In 2006 the school joined the Building Schools for the Future program to completely replace its 40-year-old building. The £41 million (approx.) construction project by Bouygues began in 2009. The works are within a wider "St Paul's Way Transformation Project", chaired by Lord Andrew Mawson. The school took the opportunity to commission a large artwork on the hoarding, commissioned by Bow Arts and incorporating art by the pupils and professional artist Emily Allchurch— was described as a "crucial" touch by Sir Bob Kerslake of the Homes and Communities Agency.

In 2008 the school caused controversy for firing a teacher, Adrian Swain, for wearing trainers and tracksuits in class, as these were not permitted items of clothing for students.

The school was also threatened with closure that year for poor results. In 2007, 2008, and 2009, fewer than 30% of pupils achieved the benchmark of 5 A* to C grades in GCSE including English and Maths, going against the trend of achieving better outcomes in Tower Hamlets as a whole.
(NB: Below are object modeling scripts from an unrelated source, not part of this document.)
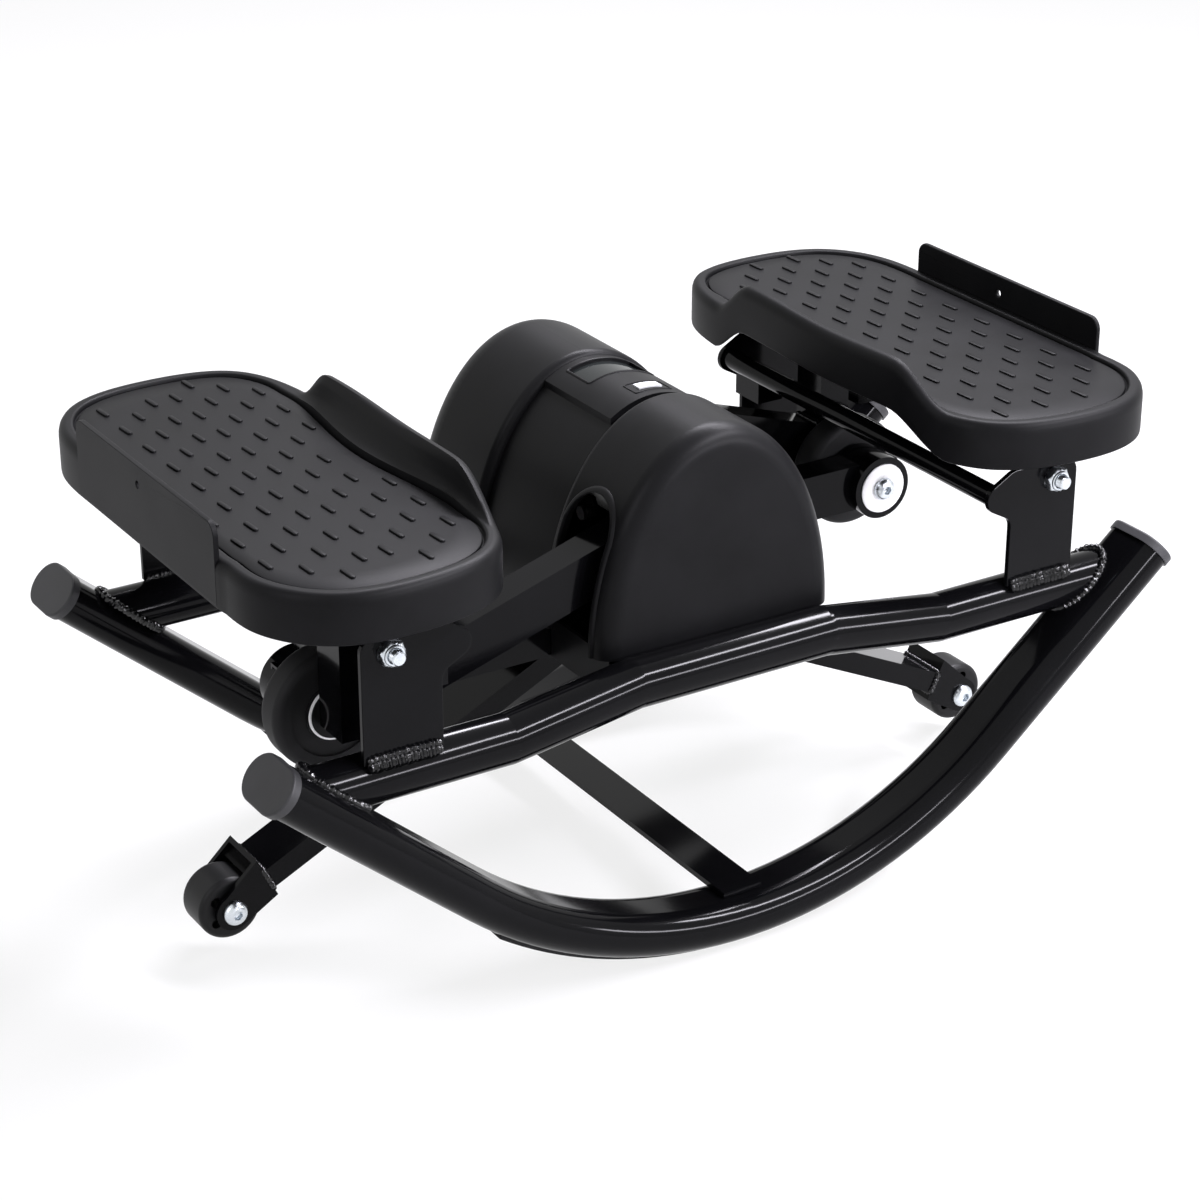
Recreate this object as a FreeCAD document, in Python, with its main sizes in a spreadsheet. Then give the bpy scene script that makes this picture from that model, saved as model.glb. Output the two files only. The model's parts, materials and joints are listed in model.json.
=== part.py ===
import FreeCAD, Part
import math
import os

import Sketcher

# Stepping trainer on curved rockers: X runs along the rockers, -Y is the front, Z is up.
# The origin lies on the floor under the middle of the machine.

Vector = FreeCAD.Vector
doc = FreeCAD.newDocument("stepper")
sheet = doc.addObject("Spreadsheet::Sheet", "Dim")

SIZES = {
    # rocker tubes and what is fitted to them
    "rocker_arc": 316, "rocker_bend_x": 205, "rocker_end_x": 344, "rocker_offset": 165,
    "rocker_tube_width": 50, "rocker_tube_height": 30, "rocker_wall": 2,
    "grip_thickness": 3, "grip_width": 20, "grip_reach": 190,
    "cap_thickness": 6.5, "cap_lip": 1.4, "cap_plug": 14, "cap_edge": 1.5,
    "crossbar_width": 30, "crossbar_thickness": 4, "crossbar_half_length": 172,
    "crossbar_gap": 0.3,
    # chord tubes that join the rocker ends
    "chord_radius": 17, "chord_wall": 2, "chord_offset": 152, "chord_height": 189,
    "chord_rise": 14, "chord_crest": 75, "chord_foot": 170,
    # base plate, roller beams and their bolts
    "base_thickness": 4, "base_half_x": 74, "base_half_y": 147, "base_screw_length": 5.5,
    "beam_inner": 34, "beam_width": 25, "beam_height": 35, "beam_wall": 2, "beam_tail": 70,
    "boss_radius": 24, "boss_depth": 8, "roller_x": 257, "roller_height": 202.5,
    "bolt_radius": 5, "shaft_clearance": 0.06, "bolt_head_radius": 8.7, "bolt_head_depth": 5.5,
    "nut_radius": 9.5, "nut_depth": 8, "washer_radius": 19, "washer_depth": 1.5,
    "roller_radius": 42, "roller_width": 24, "roller_round": 6, "roller_gap": 2,
    "roller_dish_radius": 31, "roller_dish_depth": 1.5, "hub_radius": 20, "running_gap": 0.5,
    # struts, forks and side wheels
    "strut_size": 40, "strut_height": 16, "strut_rise": 4, "strut_wall": 2, "axle_x": 305,
    "axle_height": 37.6, "strut_drop": 25.5, "fork_back": 31, "fork_wall": 3.5, "fork_nose": 13,
    "fork_high": 23, "fork_low": 10, "fork_cheek_wall": 3.5, "wheel_radius": 22.5,
    "wheel_width": 30, "wheel_gap": 2,
    "wheel_round": 4, "wheel_hole_radius": 3.6, "wheel_hole_ring": 13.5,
    # hinge brackets, tie rods and stop blocks
    "bracket_offset": 162, "bracket_thickness": 4, "bracket_inner_x": 222, "bracket_outer_x": 278,
    "bracket_top": 290, "bracket_neck": 254, "bracket_lobe_x": 201, "bracket_cut": 12,
    "hinge_x": 258, "hinge_height": 277.5, "tie_x": 211, "tie_height": 271.6,
    "tie_radius": 7.5, "tie_wall": 1.5, "tie_gap": 2,
    "stop_length": 30, "stop_width": 22, "stop_height": 20, "stop_drop": 8.6, "stop_x": 227,
    # pedal levers
    "sleeve_radius": 9, "sleeve_half_length": 158, "post_x": 256, "post_thickness": 26,
    "post_width": 30, "post_bottom": 197, "arm_offset": 102.5, "arm_width": 25, "arm_height": 33,
    "arm_slope": 17.2, "arm_wall": 2, "arm_root_z": 217.6, "arm_overlap": 12,
    "saddle_width": 24, "saddle_bottom": 280, "saddle_half": 36, "saddle_y": 75, "mid_saddle_y": 19,
    "carrier_top": 308, "carrier_thickness": 4, "carrier_half_x": 52, "carrier_half_y": 118,
    "pin_end": 14,
    # pedals
    "pedal_x": 254, "pedal_half_width": 89, "pedal_half_length": 198, "pedal_top": 336,
    "pedal_skirt": 33, "pedal_wall": 3, "pedal_deck": 4, "mat_inset": 9, "mat_thickness": 4,
    "mat_sink": 4, "mat_gap": 0.3, "lip_height": 25, "lip_wall": 4, "lip_reach_x": 20,
    "lip_front": 150, "lip_back": 130, "lip_slope": 36, "arch_height": 24, "arch_depth": 12,
    "flange_height": 23, "flange_wall": 3.5, "flange_half": 98, "flange_hole": 3,
    "foot_radius": 8, "foot_x": 36, "foot_y": 98, "screw_radius": 2.5, "screw_length": 14,
    "screw_head_radius": 5, "screw_head_depth": 3.2, "base_screw_inset_x": 12,
    "base_screw_inset_y": 7,
    # balance beam inside the housing
    "balance_height": 255, "balance_half": 112, "balance_width": 30, "balance_depth": 18,
    "balance_wall": 2, "pad_radius": 10, "pad_height": 8, "pad_round": 3, "cheek_thickness": 3,
    "cheek_gap": 1, "cheek_half": 20, "cheek_top": 15, "pin_radius": 5, "magnet_radius": 4,
    "magnet_depth": 3, "magnet_y": 46, "sensor_width": 12, "sensor_depth": 8,
    # housing and counter
    "housing_base": 215, "lobe_half": 92, "lobe_rise": 145, "waist_half": 85, "waist_rise": 138,
    "housing_front": 140, "housing_back": 126, "lobe_front_inner": 64, "lobe_back_inner": 26,
    "housing_wall": 3, "face_round": 15, "back_round": 30, "inner_round": 6, "slot_half": 25,
    "slot_offset": 100, "slot_top": 315, "slot_back_half": 17, "slot_back_offset": 102.5,
    "slot_back_top": 321, "notch_gap": 1.5, "tray_half_x": 82, "tray_front": 133,
    "tray_back": 119, "tray_wall": 3,
    "bezel_thickness": 4, "bezel_left": 34, "bezel_right": 33, "bezel_front": 58,
    "bezel_back": 25.5, "window_left": 20, "window_right": 29, "window_front": 9.5,
    "window_back": 17, "window_gap": 0.2, "key_x": 5, "key_y": 42, "key_length": 18,
    "key_width": 8, "key_rise": 1, "key_stem": 8, "key_gap": 0.3, "board_half": 34,
    "board_shift": 12, "board_post": 3, "board_thickness": 1.6, "board_drop": 18,
    "cell_radius": 5.25, "cell_length": 44,
    # all cuts run this far past the faces that they open
    "overrun": 1,
}

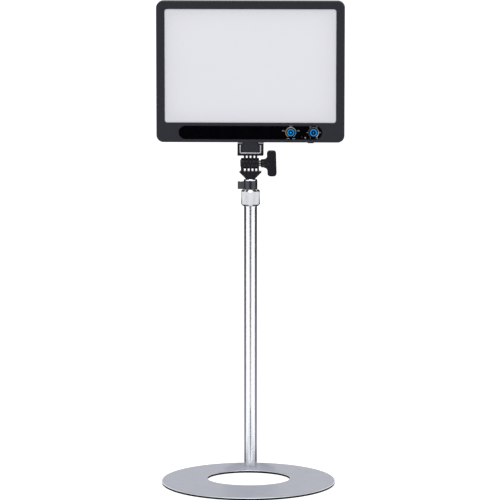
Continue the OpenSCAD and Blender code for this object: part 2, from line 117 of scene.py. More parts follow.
def join_rings(bm, rings, closed=False, caps=True):
    """Quads between rings of equal length; closed joins the last ring to the first."""
    loops = [[bm.verts.new(p) for p in ring] for ring in rings]
    pairs = list(zip(loops, loops[1:]))
    if closed:
        pairs.append((loops[-1], loops[0]))
    for a, b in pairs:
        for i in range(len(a)):
            j = (i + 1) % len(a)
            bm.faces.new((a[i], a[j], b[j], b[i]))
    if caps and not closed:
        bm.faces.new(loops[0])
        bm.faces.new(loops[-1])


def lathe(bm, profile, centre, steps=96, closed=True):
    """Turns (radius, height) points about the vertical axis through centre. A closed profile makes a tube."""
    rings = []
    for r, z in profile:
        rings.append([centre + Vector((r * math.cos(a), r * math.sin(a), z)) for a in turn_angles(steps)])
    join_rings(bm, rings, closed=closed)


def prism(bm, outline, low, high, axis="Y"):
    """An outline swept straight along an axis, from low to high."""
    place = {"Y": lambda p, t: Vector((p[0], t, p[1])), "Z": lambda p, t: Vector((p[0], p[1], t)),
             "X": lambda p, t: Vector((t, p[0], p[1]))}[axis]
    join_rings(bm, [[place(p, t) for p in outline] for t in (low, high)])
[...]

Ofsted noted recent improvements in March 2009, particularly since the new head's appointment, but served a Notice to Improve. The Council resolved in 2009 to make it a foundation school, handing over management of the school to a new trust.

The school became a National Challenge Trust on 26 February 2010, attracting extra funding of £700,000 from the DCSF and bringing the expertise of Queen Mary, University of London to bear on the school's performance. The Trust, named St Paul's Way Foundation, is chaired by Nigel Relph of Queen Mary and also includes representatives of the Institute of Education, University of East London and King's College London.

Ofsted inspected the school again in July 2010, and concluded that it had made "huge" improvements since the previous inspection, was providing a satisfactory education and was "securely on track to be good or even excellent." It was scored "outstanding" on some matters, including the extent to which pupils feel safe.

The school will have a second specialism in science in a new "Faraday Unit". As of 2012, the EduBase website lists the school as having a second specialism in Applied Learning.

In January 2014 the school published its intention to also educate primary-age pupils, beginning with a reception class in September 2014.

==Access==
London Buses is the sole public transport that provides access to the school by routes 309 (Bethnal Green-Canning Town) and 323 (Mile End-Canning Town).

==Notable former pupils==
- Dizzee Rascal (expelled)
- Danny Shittu, Bolton Wanderers footballer, also plays for the Nigerian national squad
- Festus Akinbusoye, Briton's first black Police and Crime Commissioner, and Conservative Party politician.